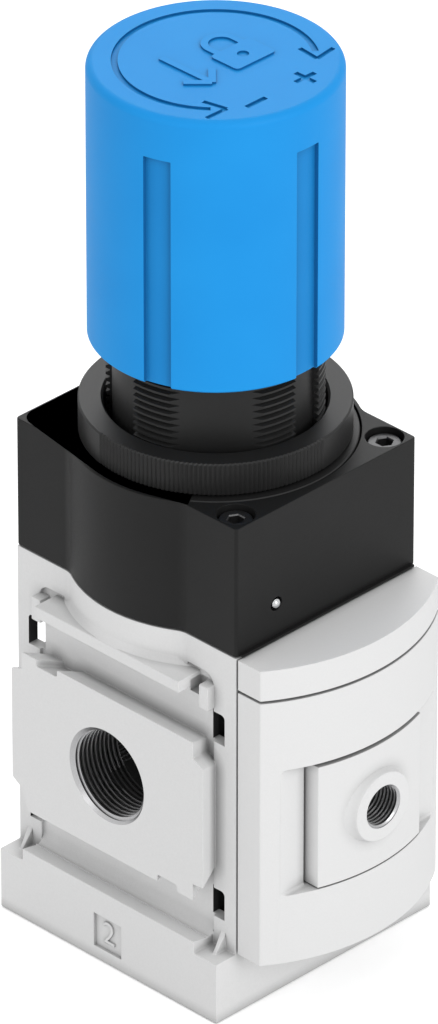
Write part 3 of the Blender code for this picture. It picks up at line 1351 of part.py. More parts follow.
def joint_axis(name, height, children, parent=None):
    """An empty on the knob's axis that carries the pieces of one moving group."""
    axis = bpy.data.objects.new(name, None)
    axis.location = (0.0, 0.0, height)
    bpy.context.scene.collection.objects.link(axis)
    if parent is not None:
        axis.parent = parent
        axis.matrix_parent_inverse = parent.matrix_world.inverted()
    bpy.context.view_layer.update()
    for child in children:
        piece = bpy.data.objects[child]
        piece.parent = axis
        piece.matrix_parent_inverse = axis.matrix_world.inverted()
    return axis


for old in list(bpy.data.objects):
    bpy.data.objects.remove(old, do_unlink=True)

housing()
bottom_plug()
valve()
baffle_plate()
diaphragm_set()
spring_housing()
cover_screws()
bonnet()
ring_nut()
lock_ring()
spindle_set()
knob()
front_cover()
front_cap()
gauge_adapter()

turning = joint_axis("axis_of_knob_turn", BONNET_TOP, ["spindle", "spindle_circlip"])
joint_axis("axis_of_knob_push", BONNET_TOP, ["knob"], turning)
joint_axis("axis_of_nut_travel", NUT_BOTTOM, ["spring_nut"])
joint_axis("axis_of_ring_nut", BLOCK_TOP, ["panel_nut"])
joint_axis("axis_of_valve", SEAT_LIP_Z, ["valve_poppet", "valve_disc", "valve_stem", "poppet_ring"])
joint_axis("axis_of_diaphragm", DIAPHRAGM_TOP, ["lower_plate", "spring_plate", "relief_seat", "plate_nut"])
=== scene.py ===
"""Looks of a precision pressure regulator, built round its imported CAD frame.

Lengths are metres, in the frame's own axes: the foot stands on z = 0 and the knob turns about Z.
The main ports face -X and +X, and the curved cover with the gauge port faces -Y.
"""

import math

import bpy
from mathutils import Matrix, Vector


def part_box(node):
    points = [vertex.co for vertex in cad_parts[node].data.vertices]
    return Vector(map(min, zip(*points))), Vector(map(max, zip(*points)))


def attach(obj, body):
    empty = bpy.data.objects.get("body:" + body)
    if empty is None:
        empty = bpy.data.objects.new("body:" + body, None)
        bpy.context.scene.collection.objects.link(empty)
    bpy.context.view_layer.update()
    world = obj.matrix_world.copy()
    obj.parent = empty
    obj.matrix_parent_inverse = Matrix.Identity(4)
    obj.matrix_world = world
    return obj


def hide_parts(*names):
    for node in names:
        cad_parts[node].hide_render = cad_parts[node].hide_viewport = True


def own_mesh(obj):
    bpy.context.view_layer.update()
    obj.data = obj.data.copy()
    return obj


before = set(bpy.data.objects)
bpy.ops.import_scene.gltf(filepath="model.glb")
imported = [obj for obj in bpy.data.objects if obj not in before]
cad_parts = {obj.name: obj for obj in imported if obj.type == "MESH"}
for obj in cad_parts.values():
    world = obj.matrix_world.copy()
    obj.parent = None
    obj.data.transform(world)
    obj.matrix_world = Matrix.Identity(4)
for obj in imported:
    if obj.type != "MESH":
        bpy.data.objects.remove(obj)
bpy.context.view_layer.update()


# Camera
# The object is seen from above the corner between the outlet port and the gauge port, through a very long
# lens that keeps upright edges almost parallel. The shift puts it where the picture has it.
MM = 0.001
CAMERA_TARGET = Vector((0.0, 0.0, 90.0 * MM))
CAMERA_AZIMUTH = math.radians(-135.139)
CAMERA_ELEVATION = math.radians(31.165)
CAMERA_DISTANCE = 2365.7 * MM
FILM_HEIGHT = 36.0
FOCAL_LENGTH = 415.5
SHIFT_RIGHT = 0.0033
SHIFT_UP = 0.0159

camera_data = bpy.data.cameras.new("studio_camera")
camera = bpy.data.objects.new("studio_camera", camera_data)
bpy.context.scene.collection.objects.link(camera)
bpy.context.scene.camera = camera
level = math.cos(CAMERA_ELEVATION)
sight = Vector((level * math.cos(CAMERA_AZIMUTH), level * math.sin(CAMERA_AZIMUTH), math.sin(CAMERA_ELEVATION)))
camera.location = CAMERA_TARGET + CAMERA_DISTANCE * sight
camera.rotation_euler = sight.to_track_quat("Z", "Y").to_euler()
camera_data.sensor_fit = "VERTICAL"
camera_data.sensor_height = FILM_HEIGHT
camera_data.lens = FOCAL_LENGTH
camera_data.shift_x = SHIFT_RIGHT
camera_data.shift_y = SHIFT_UP
camera_data.clip_end = 30.0


# Studio
# A white room with soft boxes in front, at the left, overhead and behind, over a pale matt floor. The room
# lights the object evenly, the front box makes the gauge port's side the brighter one, and the back box
# lies where the level faces mirror it to the camera.
ROOM_STRENGTH = 0.74
FLOOR_SIZE = 12.0
FLOOR_DROP = 0.1 * MM
FLOOR_LIFT = 0.28


def srgb(code):
    """Linear colour from an sRGB hex code such as #2b9ce7."""
    shares = [int(code[i : i + 2], 16) / 255 for i in (1, 3, 5)]
    linear = [c / 12.92 if c <= 0.04045 else ((c + 0.055) / 1.055) ** 2.4 for c in shares]
    return (*linear, 1.0)


def add_node(tree, kind, settings=None, inputs=None):
    """Add a node. Settings are its own properties, and inputs are values or the sockets they come from."""
    node = tree.nodes.new(kind)
    for key, value in (settings or {}).items():
        setattr(node, key, value)
    for key, value in (inputs or {}).items():
        if isinstance(value, bpy.types.NodeSocket):
            tree.links.new(value, node.inputs[key])
        else:
            node.inputs[key].default_value = value
    return node


def add_soft_box(name, place, aim, width, height, power):
    lamp = bpy.data.lights.new(name, "AREA")
    lamp.shape = "RECTANGLE"
    lamp.size = width
    lamp.size_y = height
    lamp.energy = power
    box = bpy.data.objects.new(name, lamp)
    box.location = place
    box.rotation_euler = (Vector(place) - Vector(aim)).to_track_quat("Z", "Y").to_euler()
    bpy.context.scene.collection.objects.link(box)


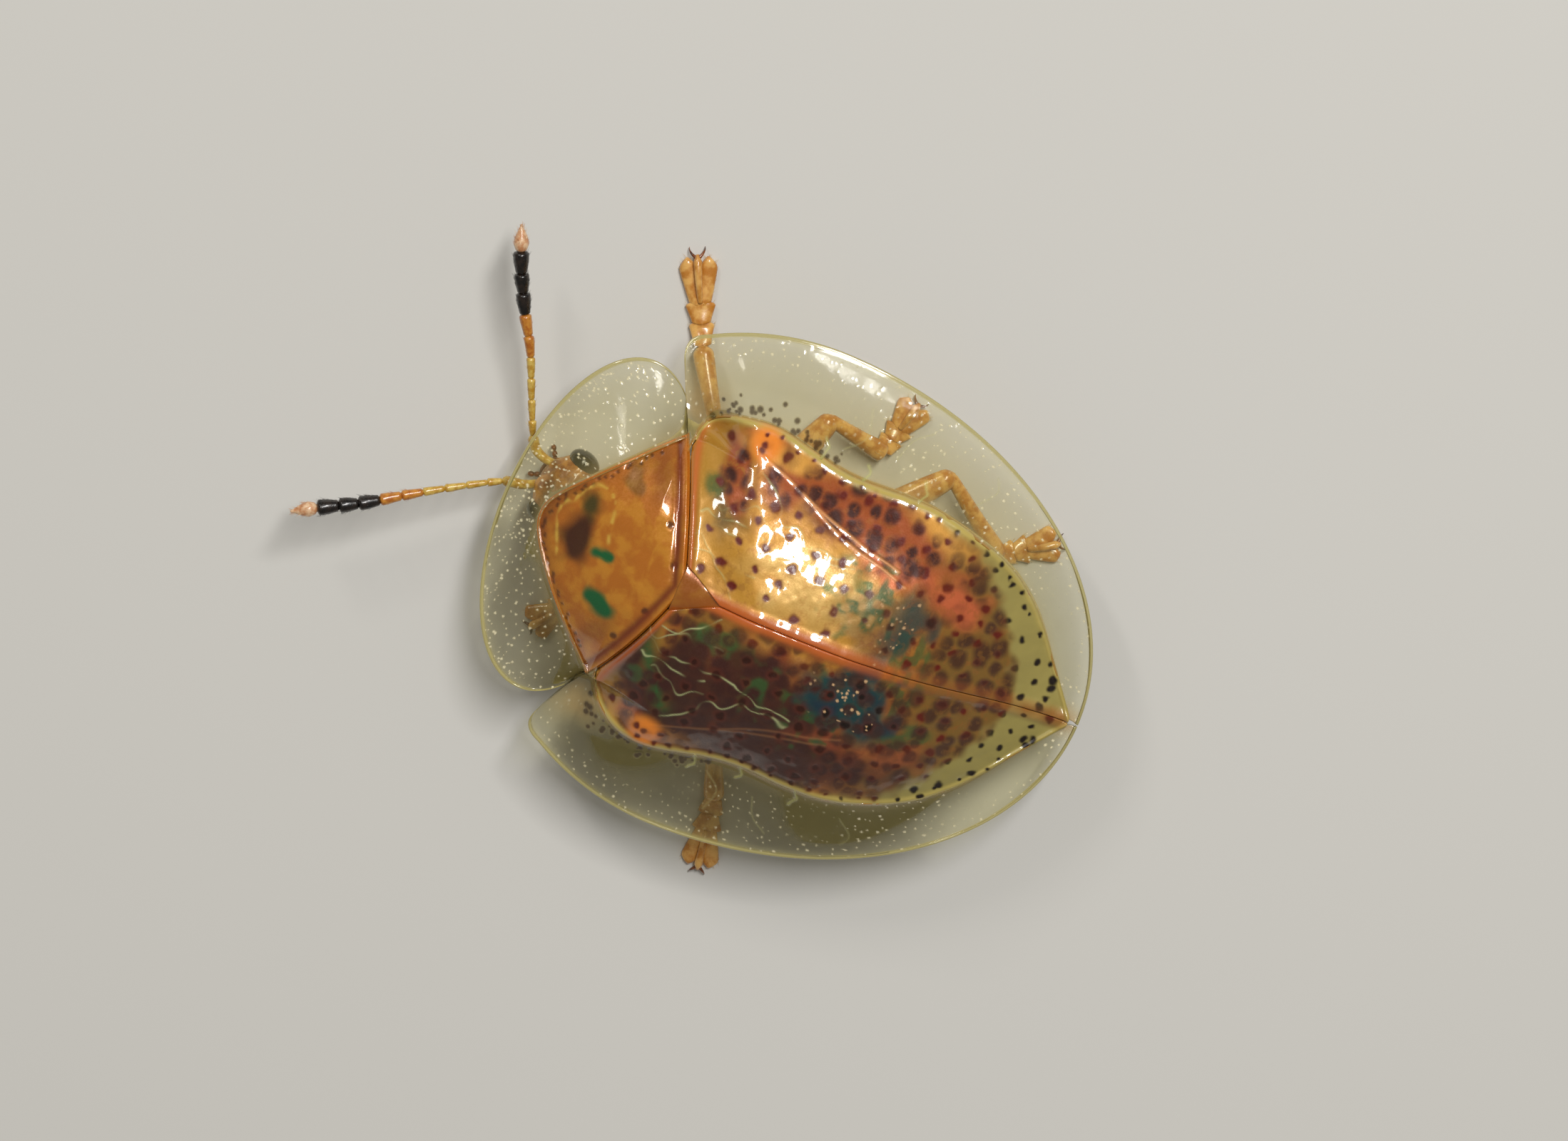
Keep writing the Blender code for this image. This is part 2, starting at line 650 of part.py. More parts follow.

(EXERCISE DETAILS)
Return, word for word, every line from the top of the entries down to the line that holds "gauge_adapter()", both included.

(WORKED ANSWER)
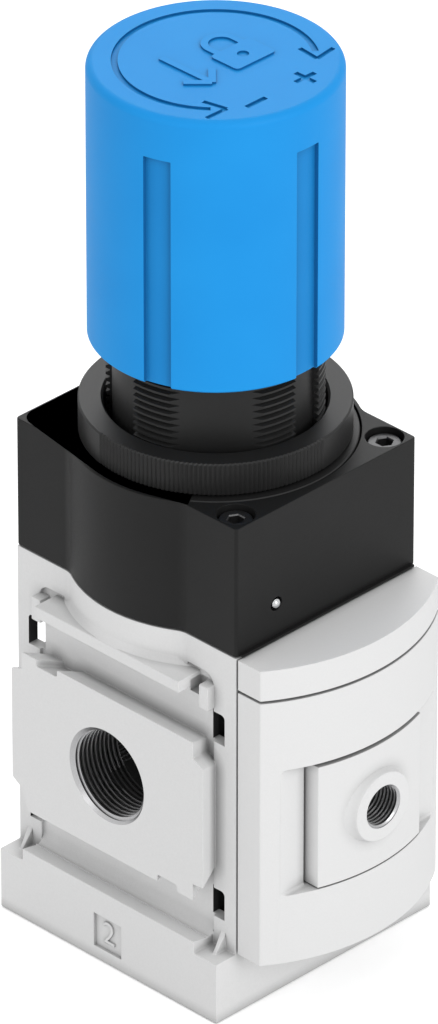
Write part 3 of the Blender code for this picture. It picks up at line 1351 of part.py. More parts follow.
def joint_axis(name, height, children, parent=None):
    """An empty on the knob's axis that carries the pieces of one moving group."""
    axis = bpy.data.objects.new(name, None)
    axis.location = (0.0, 0.0, height)
    bpy.context.scene.collection.objects.link(axis)
    if parent is not None:
        axis.parent = parent
        axis.matrix_parent_inverse = parent.matrix_world.inverted()
    bpy.context.view_layer.update()
    for child in children:
        piece = bpy.data.objects[child]
        piece.parent = axis
        piece.matrix_parent_inverse = axis.matrix_world.inverted()
    return axis


for old in list(bpy.data.objects):
    bpy.data.objects.remove(old, do_unlink=True)

housing()
bottom_plug()
valve()
baffle_plate()
diaphragm_set()
spring_housing()
cover_screws()
bonnet()
ring_nut()
lock_ring()
spindle_set()
knob()
front_cover()
front_cap()
gauge_adapter()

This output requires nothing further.